--- YOUR OBJECTIVE ---
Copy every line of the material below word for word.

--- DATA SEGMENT ---
========================================================================
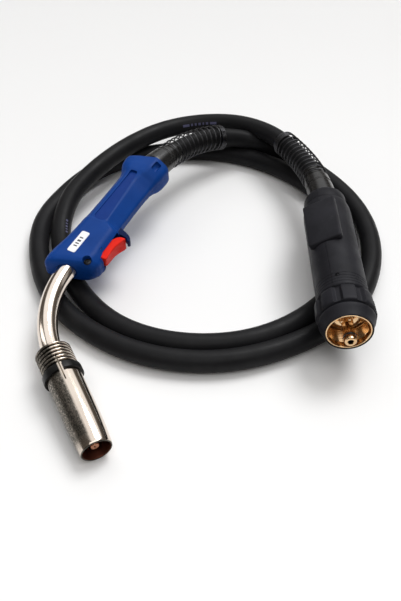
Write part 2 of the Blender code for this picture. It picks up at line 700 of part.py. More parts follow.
block = turned(
    "connector_block", [(0, 30.1), (17.2, 30.1), (17.2, 19.0), (16.6, 18.4), (0, 18.4)],
    BRASS, connector_frame, sides=24,
)
gas_pin_hole = cylinder(
    "gas_pin_hole", GAS_PIN_RADIUS + 0.4, 30, None, connector_frame, (0, 0, 20), sides=20, cutter=True
)
cut(block, gas_pin_hole)
turned(
    "gas_pin",
    [(0, 30.0), (GAS_PIN_RADIUS, 30.0), (GAS_PIN_RADIUS, -4.2), (4.2, -4.4), (4.2, -6.4),
     (GAS_PIN_RADIUS, -6.6), (GAS_PIN_RADIUS, -10.2), (4.4, -11.2), (2.2, -11.2), (1.8, -10.8),
     (1.8, 6.0), (0, 6.0)],
    BRASS, connector_frame, sides=16,
)
turned(
    "gas_pin_o_ring",
    [(5.1, -4.7), (5.5, -5.4), (5.1, -6.1), (4.5, -6.1), (4.5, -4.7)],
    BLACK_RUBBER, connector_frame, sides=16, closed=True,
)
for number, lean in enumerate(PIN_ANGLES, start=1):
    across, up = PIN_RING * math.sin(lean), PIN_RING * math.cos(lean)
    bush_hole = cylinder(
        f"bush_hole_{number}", 3.3, 30, None, connector_frame, (across, up, 20), sides=16, cutter=True
    )
    cut(block, bush_hole)
    turned(
        f"contact_bush_{number}",
        [(3.0, 29.9), (3.0, 15.0), (2.6, 14.6), (1.9, 14.6), (1.9, 29.9)], NAVY, connector_frame, sides=16,
        closed=True, location=(across, up, 0),
    )
    turned(
        f"contact_pin_{number}",
        [(0, 24.0), (1.55, 24.0), (1.55, 4.6), (1.0, 3.4), (0, 3.0)], BRASS, connector_frame, sides=12,
        location=(across, up, 0),
    )
    small_coil(
        f"contact_pin_spring_{number}", 1.3, 4.6, 3.5, PIN_WIRE_RADIUS, connector_frame,
        (across, up, 24.6), (0, 0, 1),
    )
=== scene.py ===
"""The looks of a MIG welding torch that lies on a pale floor: detailed shells, metal, rubber and cable
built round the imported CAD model. Lengths in metres, in the same frame as the model."""

import math

import bmesh
import bpy
import numpy as np
from mathutils import Matrix, Vector


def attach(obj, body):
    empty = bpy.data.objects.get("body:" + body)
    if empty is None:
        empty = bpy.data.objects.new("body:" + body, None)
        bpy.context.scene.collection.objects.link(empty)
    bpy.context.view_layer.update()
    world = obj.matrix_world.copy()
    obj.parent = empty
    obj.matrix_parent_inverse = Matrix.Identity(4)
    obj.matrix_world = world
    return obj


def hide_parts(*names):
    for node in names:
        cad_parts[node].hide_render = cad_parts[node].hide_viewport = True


MM = 0.001
UP = Vector((0, 0, 1))

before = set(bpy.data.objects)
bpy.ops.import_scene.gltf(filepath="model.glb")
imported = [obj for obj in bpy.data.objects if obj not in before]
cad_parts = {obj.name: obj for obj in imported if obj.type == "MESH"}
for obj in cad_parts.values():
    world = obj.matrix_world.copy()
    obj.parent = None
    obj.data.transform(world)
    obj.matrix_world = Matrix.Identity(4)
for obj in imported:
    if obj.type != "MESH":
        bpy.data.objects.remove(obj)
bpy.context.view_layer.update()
scene = bpy.context.scene

# Torch's own frame: +Y along the handle to its rear, +X the trigger side, +Z the label side
CORNER_PLACE = Vector((-55.6, -20.3, 28.9)) * MM
HEADING = math.radians(-27.5)
PITCH = math.radians(7.1)
ROLL = math.radians(-1.7)
TORCH = (
    Matrix.Translation(CORNER_PLACE)
    @ Matrix.Rotation(PITCH, 4, "X")
    @ Matrix.Rotation(ROLL, 4, "Y")
    @ Matrix.Rotation(HEADING, 4, "Z")
)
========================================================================
--- RESULT FOR THIS EXERCISE ---
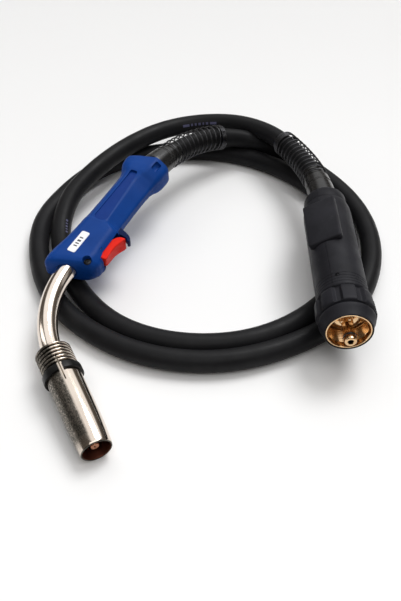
Write part 2 of the Blender code for this picture. It picks up at line 700 of part.py. More parts follow.
block = turned(
    "connector_block", [(0, 30.1), (17.2, 30.1), (17.2, 19.0), (16.6, 18.4), (0, 18.4)],
    BRASS, connector_frame, sides=24,
)
gas_pin_hole = cylinder(
    "gas_pin_hole", GAS_PIN_RADIUS + 0.4, 30, None, connector_frame, (0, 0, 20), sides=20, cutter=True
)
cut(block, gas_pin_hole)
turned(
    "gas_pin",
    [(0, 30.0), (GAS_PIN_RADIUS, 30.0), (GAS_PIN_RADIUS, -4.2), (4.2, -4.4), (4.2, -6.4),
     (GAS_PIN_RADIUS, -6.6), (GAS_PIN_RADIUS, -10.2), (4.4, -11.2), (2.2, -11.2), (1.8, -10.8),
     (1.8, 6.0), (0, 6.0)],
    BRASS, connector_frame, sides=16,
)
turned(
    "gas_pin_o_ring",
    [(5.1, -4.7), (5.5, -5.4), (5.1, -6.1), (4.5, -6.1), (4.5, -4.7)],
    BLACK_RUBBER, connector_frame, sides=16, closed=True,
)
for number, lean in enumerate(PIN_ANGLES, start=1):
    across, up = PIN_RING * math.sin(lean), PIN_RING * math.cos(lean)
    bush_hole = cylinder(
        f"bush_hole_{number}", 3.3, 30, None, connector_frame, (across, up, 20), sides=16, cutter=True
    )
    cut(block, bush_hole)
    turned(
        f"contact_bush_{number}",
        [(3.0, 29.9), (3.0, 15.0), (2.6, 14.6), (1.9, 14.6), (1.9, 29.9)], NAVY, connector_frame, sides=16,
        closed=True, location=(across, up, 0),
    )
    turned(
        f"contact_pin_{number}",
        [(0, 24.0), (1.55, 24.0), (1.55, 4.6), (1.0, 3.4), (0, 3.0)], BRASS, connector_frame, sides=12,
        location=(across, up, 0),
    )
    small_coil(
        f"contact_pin_spring_{number}", 1.3, 4.6, 3.5, PIN_WIRE_RADIUS, connector_frame,
        (across, up, 24.6), (0, 0, 1),
    )
=== scene.py ===
"""The looks of a MIG welding torch that lies on a pale floor: detailed shells, metal, rubber and cable
built round the imported CAD model. Lengths in metres, in the same frame as the model."""

import math

import bmesh
import bpy
import numpy as np
from mathutils import Matrix, Vector


def attach(obj, body):
    empty = bpy.data.objects.get("body:" + body)
    if empty is None:
        empty = bpy.data.objects.new("body:" + body, None)
        bpy.context.scene.collection.objects.link(empty)
    bpy.context.view_layer.update()
    world = obj.matrix_world.copy()
    obj.parent = empty
    obj.matrix_parent_inverse = Matrix.Identity(4)
    obj.matrix_world = world
    return obj


def hide_parts(*names):
    for node in names:
        cad_parts[node].hide_render = cad_parts[node].hide_viewport = True


MM = 0.001
UP = Vector((0, 0, 1))

before = set(bpy.data.objects)
bpy.ops.import_scene.gltf(filepath="model.glb")
imported = [obj for obj in bpy.data.objects if obj not in before]
cad_parts = {obj.name: obj for obj in imported if obj.type == "MESH"}
for obj in cad_parts.values():
    world = obj.matrix_world.copy()
    obj.parent = None
    obj.data.transform(world)
    obj.matrix_world = Matrix.Identity(4)
for obj in imported:
    if obj.type != "MESH":
        bpy.data.objects.remove(obj)
bpy.context.view_layer.update()
scene = bpy.context.scene

# Torch's own frame: +Y along the handle to its rear, +X the trigger side, +Z the label side
CORNER_PLACE = Vector((-55.6, -20.3, 28.9)) * MM
HEADING = math.radians(-27.5)
PITCH = math.radians(7.1)
ROLL = math.radians(-1.7)
TORCH = (
    Matrix.Translation(CORNER_PLACE)
    @ Matrix.Rotation(PITCH, 4, "X")
    @ Matrix.Rotation(ROLL, 4, "Y")
    @ Matrix.Rotation(HEADING, 4, "Z")
)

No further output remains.